Jika reaksi seorang fans seperti saya bisa sedemikian sengitnya, kira-kira bagaimana reaksi seorang David Beckham jika dikritik oleh orang yang jelas-jelas tidak bisa bermain sepak bola? Sebenarnya saya pun sangat ingin tahu bagaimana reaksinya dikritik oleh Sir Alex Ferguson yang notabene 'gak sukses-sukses amat' sebagai pemain sepak bola profesional. Apakah pernah dia berkata "coba lo aja Sir yang main"?.
.
Dikritik memang tidak enak, apalagi oleh orang yang jelas-jelas tidak memiliki keahlian di bidang itu.

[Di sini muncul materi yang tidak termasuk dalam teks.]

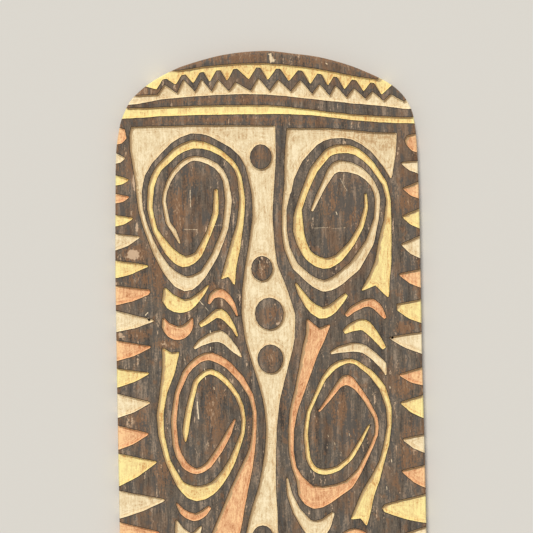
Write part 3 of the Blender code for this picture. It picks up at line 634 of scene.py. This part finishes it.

Alih-alih kita merasa termotivasi, yang ada malah mencibir dan keluar perkataan: "ya udah, lo aja deh yang gantiin..". Reaksi tersebut sah-sah saja sebenarnya apalagi kalau belum se-jago dan se-profesional David Beckham, namun apakah reaksi itu tepat dalam proses pengembangan diri kiranya perlu dipertanyakan lagi.
.
Dalam teori Johari Window (http://www.bukannotadinas.com/2017/11/johari-window.html) disebutkan bahwa selalu ada bagian diri kita yang bisa dilihat orang lain meskipun kita tidak menyadarinya. David Beckham tahu persis hal ini, sehingga dia dengan rela-ikhlas dan penuh kerendahan hati dapat menerima kritikan atas permainannya, dan hal itu dijadikannya bahan untuk lebih meningkatkan performa-nya di lapangan hijau. 
.
Sikap profesional seperti seorang David Beckham ataupun tokoh-tokoh sukses lainnya dalam menerima kritik tentunya tidak dibangun dalam waktu 1-2 tahun. Pembentukan sikap tersebut butuh waktu panjang untuk menjadi suatu kebiasaan. 
.
Mengkritik ataupun menerima kritik memang ada ilmunya. Bagaimana memberikan kritik yang konstruktif, kritik yang tidak sekedar nyinyir. Sama halnya dengan menerima kritik; bagaimana menanggapinya, bagaimana menjadikannya sebagai sebuah motivasi. Semua ada ilmunya, ada pembelajarannya dan sebaik-baik belajar adalah dengan diulang-ulang. Jadi, jangan alergi terhadap kritik. Kritik itu bukanlah pisau yang dilemparkan untuk membunuh tapi justru untuk membantu kita mempertajam kemampuan. Kritik itu bukan suara permusuhan ataupun ujaran kebencian. Kritik itu adalah ungkapan kepedulian. Bayangkan bagaimana sedihnya jika sudah tidak ada yang peduli dengan kita? What if I've never love again?